Thursday, October 18, 2012

Mexico goes to the opera, and likes what it hears






By William Booth
Thursday, October 18
washingtonpost.com


MEXICO CITY — In high times and low, Mexicans turn to their music. To love, to lament, there’s Mexican music for every occasion: poetic ballads, bouncy polkas, rodeo rancheras, plus goth rock, marimba, Mexican metal, you name it.

And then there’s opera.

 “The warmth, the emotion conveyed by the Latin voice, that you hear in popular music like the mariachi, you hear the same thing — romance, tragedy — at the opera,” said Charles Oppenheim, editor of ProOpera, a private nonprofit promoting the sublime art in the Americas, and himself a singer.


Mexico boasts a dozen resident opera companies, but lately the art form has also taken hold in cities more associated with mayhem than mezzo-sopranos, like Ciudad Juarez, which hosts four major productions a year, rivaling Mexico City’s schedule.
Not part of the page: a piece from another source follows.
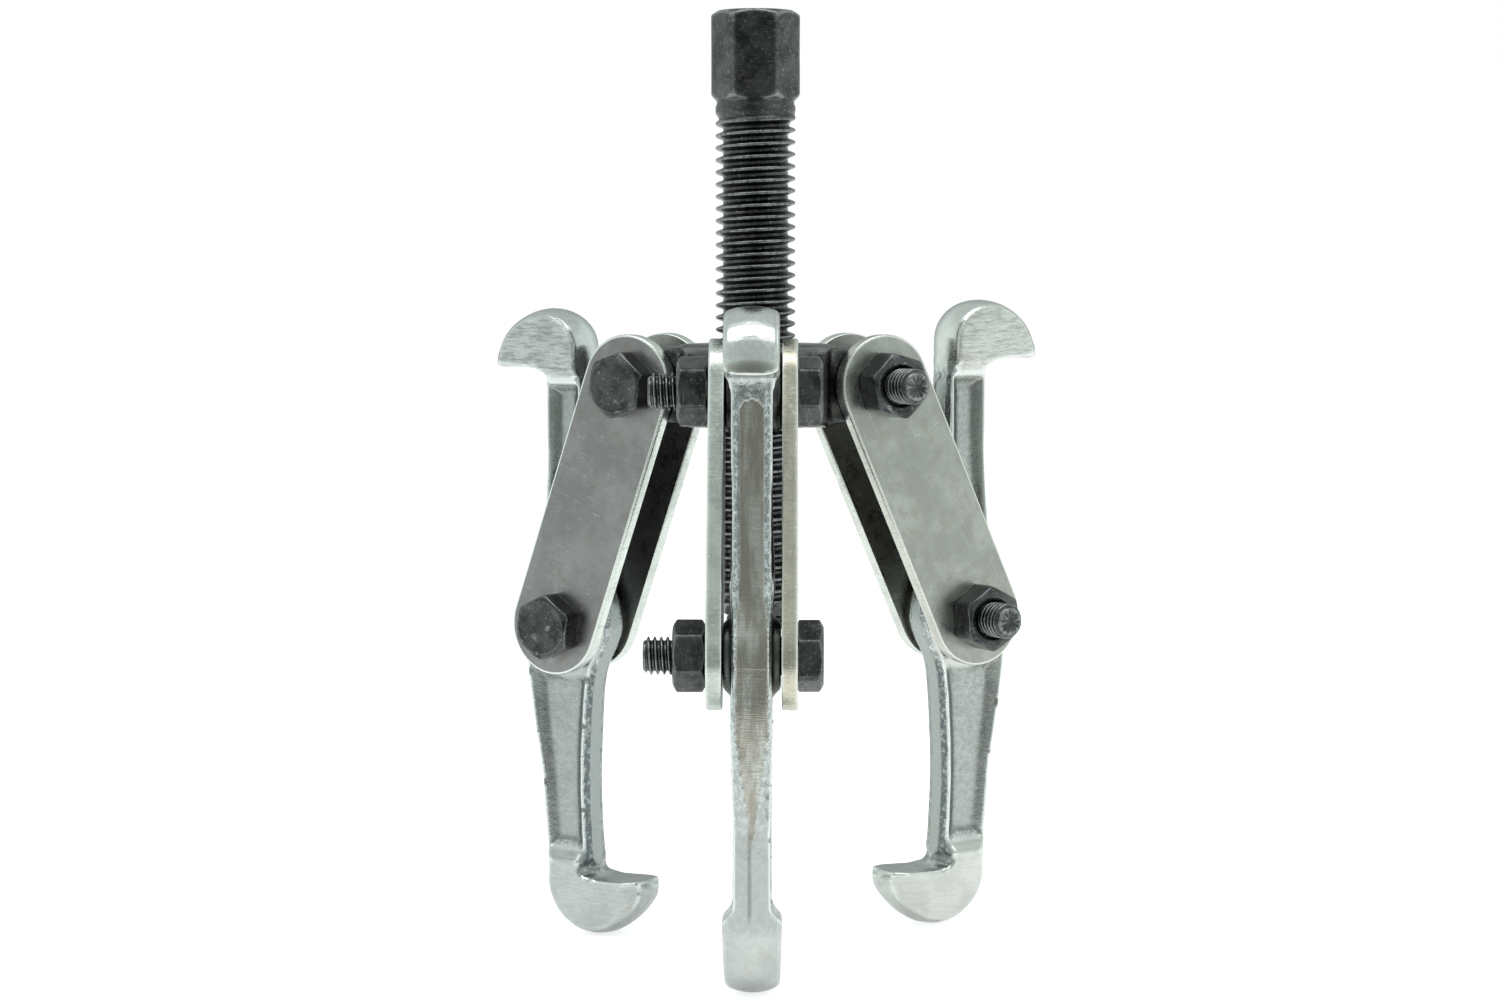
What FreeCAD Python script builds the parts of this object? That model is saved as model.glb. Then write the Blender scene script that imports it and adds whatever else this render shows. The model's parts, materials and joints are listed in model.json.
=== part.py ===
"""Gear puller with three reversible jaws, modelled standing on its lower hooks.

Frame: +Z up along the forcing screw, origin at the point of the screw. An arm at
azimuth A points away from the screw along (cos A, sin A, 0). In an arm's own frame
+X is outward, +Y is the side of the bolt heads and +Z is up.
"""

import FreeCAD
import Part

import math
import os

import Sketcher

# Driving dimensions in mm and degrees: alias, value, what it is.
SIZES = (
    ("pivot_height", 45.0, "upper pivots above the screw's point"),
    ("pivot_radius", 21.2, "upper pivots from the screw's axis"),
    ("link_length", 44.3, "upper pivot to lower pivot"),
    ("plate_radius", 8.5, "half the width of a link plate"),
    ("plate_thick", 2.5, "link plate"),
    ("plate_gap", 9.2, "between the two plates of an arm"),
    ("side_play", 0.1, "each side of a lug or a jaw's eye"),
    ("bolt_radius", 3.0, "M6"),
    ("bolt_reach", 24.0, "under the head"),
    ("hex_flats", 10.0, "M6 head and nut, across flats"),
    ("head_high", 4.0, "bolt head"),
    ("nut_high", 5.2, "nut"),
    ("nut_play", 0.03, "nut round the bolt"),
    ("hole_play", 0.08, "lug and eye round the bolt"),
    ("hub_radius", 12.2, "yoke hub"),
    ("hub_high", 13.0, "yoke hub and lugs"),
    ("screw_radius", 6.9, "thread crest, M14"),
    ("thread_pitch", 2.0, "M14"),
    ("thread_deep", 1.2, "crest to root"),
    ("bore_play", 0.1, "yoke bore round the thread crest"),
    ("thread_high", 92.0, "top of the thread above the screw's point"),
    ("thread_low", 8.4, "bottom of the thread above the screw's point"),
    ("shank_low", 6.8, "bottom of the plain end above the screw's point"),
    ("drive_flats", 13.0, "hex head of the screw, across flats"),
    ("drive_top", 107.0, "top of the hex head above the screw's point"),
    ("point_radius", 4.9, "centre point, at its shoulder"),
    ("spigot_radius", 2.5, "centre point's shank"),
    ("spigot_high", 9.0, "centre point's shank above its shoulder"),
    ("seat_height", 44.0, "hook seats above and below a jaw's pivot"),
    ("crown_height", 54.3, "top and bottom of a jaw from its pivot"),
    ("hook_reach", 14.5, "tip of the upper hook outward from the pivot"),
    ("claw_reach", 15.7, "tip of the lower hook inward from the pivot"),
    ("shaft_out", 4.3, "outer edge of the upper shaft"),
    ("shaft_in", 3.6, "inner edge of the upper shaft"),
    ("leg_out", 4.9, "outer edge of the lower shaft at its foot"),
    ("leg_in", 4.0, "inner edge of the lower shaft"),
    ("eye_radius", 8.4, "forged eye round the pivot"),
    ("root_radius", 2.4, "fillet from shaft to hook"),
    ("shaft_thick", 6.8, "jaw's shaft"),
    ("hook_thick", 8.6, "upper hook block"),
    ("claw_thick", 9.5, "lower hook block"),
    ("web_thick", 3.2, "web between the flanges"),
    ("boss_radius", 6.2, "raised boss of the eye at its foot"),
    ("rim_radius", 0.7, "rounding of a forging's rims"),
    ("edge_break", 0.4, "chamfer on the edge of a turned piece"),
    ("neck_high", 1.6, "plain neck between the thread and the hex head"),
    ("spigot_play", 0.05, "centre point's shank in the screw's end"),
    ("head_root", 0.5, "how far a bolt's shank starts inside its head"),
    ("lug_root", 1.5, "how far a lug starts inside the hub, from the bore"),
    ("tip_blunt", 0.6, "blunt edge at a hook's tip"),
    ("claw_curve", 14.0, "underside of the lower hook near its tip"),
    ("heel_step", 0.6, "heel of the lower hook inside the leg's outer edge"),
    ("foot_spread", 0.5, "lower shaft wider at its foot, on the inner edge"),
    ("neck_rise", 7.0, "upper shaft's start above the eye's rim"),
    ("neck_spread", 0.4, "upper shaft wider where it meets the eye"),
    ("belly_radius", 26.0, "hollow inner edge under the eye"),
    ("leg_start", 15.0, "lower shaft's straight inner edge below the eye's rim"),
    ("calf_rise", 16.0, "where the lower shaft's outer edge starts to swell"),
    ("calf_spread", 1.0, "lower shaft's outer edge there, beyond its foot"),
    ("eye_drop", 4.0, "lower end of the eye's straight outer edge"),
    ("block_rise", 2.7, "top of the lower hook's raised block above the seat"),
    ("block_lean", 1.1, "how far that block's inner corner leans"),
    ("boss_edge", 1.0, "cone on the rim of the eye's boss"),
    ("flange_wide", 0.6, "flat top of a flange beside the web"),
    ("web_start", 3.5, "upper web's hollow above the eye's rim"),
    ("web_stop", 2.6, "upper web's hollow below the hook's seat"),
    ("leg_web_start", 1.6, "lower web's hollow below the eye's rim"),
    ("leg_web_stop", 3.6, "lower web's hollow above the hook's seat"),
    ("leg_web_spread", 2.0, "lower web's hollow beyond the foot at its top"),
)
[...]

The citizens of Juarez, a.k.a. Murder City, don’t need to speak French to understand Georges Bizet’s “Carmen,” staged twice in the city — an opera complete with lawless smugglers, occupying soldiers and factory workers. Change the costumes and stage sets from 1820 Seville to Juarez in 2010, the peak of the drug war there, and it works as a contemporary morality play, the original narco-opera.


Even during the worst years of spectacular public violence, the Tijuana Opera bravely continued to showcase its free “Opera in the Streets” festival. This summer, the company staged the comic opera “Cinderella” in the historic Colonia Libertad barrio a short walk from the San Ysidro border crossing. More than 10,000 people attended.


Trying to dispel the aura of elitism, Maria Teresa Rique, director of the Tijuana Opera, told reporters in her city: “Opera won’t bite you. You just have to feel it.”


In Tijuana lately, as part of a program to take back public space lost to fear and insecurity, opera singers have begun to pop up disguised as ordinary citizens at unexpected venues: the bus station, busy markets, street corners, the airport, cantinas and a low-wage assembly factory. Then they burst into a song.


“When people hear this, they have been confused, then moved. Some have cried,” said Virgilio Munoz, director of the Tijuana Cultural Center. “They have been amazed that someone who looks just like us, this ordinary person, is suddenly singing in a voice that is so beautiful.”


The cultural center’s Opera Ambulante, or Itinerant Opera, has staged 30 flash performances over the past year.


In the colonial town of San Miguel de Allende in central Mexico, a couple of retired American opera professionals have been hosting a week-long course and contest for aspiring young Mexican opera singers for the past five years.


“I was determined not to have anything to do with opera, but when I heard these incredible voices, I couldn’t resist,” said Joseph McClain, former general and artistic director of the Austin Lyric Opera, who now teaches at the annual San Miguel contest.


“The Mexican voice has fire, a brilliance, a light, but it also has this darkness,” McClain said. “The singers have this connection, this access to their feelings. It’s very intense, very immediate, no apologies. And of course, that is the world of opera, that volcano of emotion.”


The singers receive a week of coaching from the professionals, in diction, language, dramatic acting — training that is expensive or hard to find in Mexico for young talent. At the end of the course, a dozen singers perform in front of a packed house at the Angela Peralta Theater. This year, the winner received a scholarship and a debut performance with the Acapulco Philharmonic Orchestra.


“The audience in San Miguel think they’re at a soccer game,” McClain said. “They’re yelling and clapping and cheering. It’s just wonderful.”




Gabriela Martinez contributed to this report.